In 1323 he warned King Edward II that he was in danger from Roger Mortimer, 1st Earl of March. Nonetheless, after Mortimer's usurpation, Roger was able to work with him and enjoyed his trust, as he was later to enjoy the trust of Edward III.

== Kilkenny Witch Trials ==
In 1324, while he was Lord Chancellor, Roger became both personally and politically involved in the Kilkenny Witch Trials. The Bishop of Ossory, Richard de Ledrede, a noted "scourge of witches and heretics", accused a number of prominent local citizens of witchcraft; the alleged leaders of the coven were Roger's sister-in-law Alice Kyteler and her son William Outlawe junior. In the circumstances the Bishop's request that the Chancellor should arrest members of his own family was a strange one. Roger, who was described by O'Flanagan as a man who was "not so credulous as others, or [more] willing to befriend his relatives" advised that forty days must elapse before an arrest could be made. When the Bishop refused to be persuaded to drop the case he was arrested himself, almost certainly with the Chancellor's connivance, and imprisoned for seventeen days.

Undeterred by his imprisonment, Ledrede on his release from prison made a second request that Roger arrest the suspects; at the same time, he ignored a summons from the Chancellor to appear before his Court to justify putting his diocese under an interdict. Despite Roger's efforts to frustrate the proceedings the Bishop persuaded the Justiciar of Ireland, John Darcy, 1st Baron Darcy de Knayth, to put the alleged witches on trial. Roger is said to have been present at the trials, but any efforts he made to secure the acquittal of the accused were in vain: all of them were found guilty. Alice managed to escape from prison and flee the country, no doubt with her brother-in-law's help, but William was sentenced to do penance and another of the accused, Petronella de Meath, was burnt at the stake. Petronella's daughter Basilia escaped with Alice.

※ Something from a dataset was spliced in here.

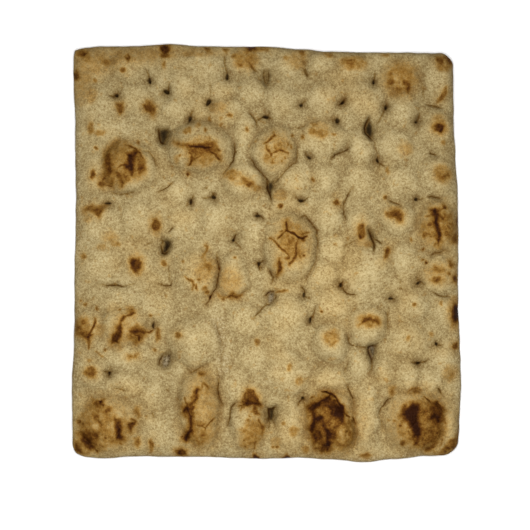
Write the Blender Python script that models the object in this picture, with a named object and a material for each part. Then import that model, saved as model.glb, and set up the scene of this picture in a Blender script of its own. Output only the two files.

Ledrede now decided to attack the Chancellor himself, and in 1328 accused him of heresy. This proved to be a serious error of judgment: Roger was a trusted servant of the Crown and was generally liked and respected; no-one except Ledrede believed that he was guilty of anything but a quite understandable desire to help his family. Roger sensibly insisted on a full inquiry: a Commission of Inquiry was appointed, headed by William de Rodyard, later Chief Justice of the Irish Common Pleas, and including most of the senior clergy, magnates and gentry of the Pale, which invited witnesses to appear and make any charges they wished. While some witnesses did testify against Roger, the report of the commission was that he was a zealous and orthodox champion of the Christian faith. Roger celebrated his vindication by treating the citizens of Dublin to a public banquet.

==Later years ==
He continued to play a leading role in public affairs until shortly before his death. The Parliament he convened in 1328/9 was aimed at reconciling the rival factions among the nobility, and persuading them to control their followers, and had some short-term success. The dominant figure then among the Irish nobility was Maurice FitzGerald, 1st Earl of Desmond, of whose troublesome conduct Roger has already given an account to the Crown in 1327 while visiting Westminster. In 1331 Desmond, with a number of other nobles, was arrested and imprisoned on suspicion, probably unfounded, that he was aiming to make himself ruler of Ireland. Roger as Justiciar was personally in charge of the arrest. It was however felt unwise to proceed to extremes against Desmond. Roger accordingly was given the power to treat "all those making war against the King", and an order was issued that no magnate be executed for treason. He was heavily involved in the preparations for the visit of King Edward III to Ireland, which never took place. In 1335 Roger was negotiating with the Irish clans in Ulster and elsewhere.

== Character ==
O'Flanagan praises Roger as a man of great learning and ability and a gifted statesman, and notes that despite the attack on his character by Bishop de Ledrede, he emerged from the Kilkenny Witch Trials with his career undamaged and his reputation even higher than before. In his own time, he was praised as a "prudent and gracious man" who earned the favour of the King.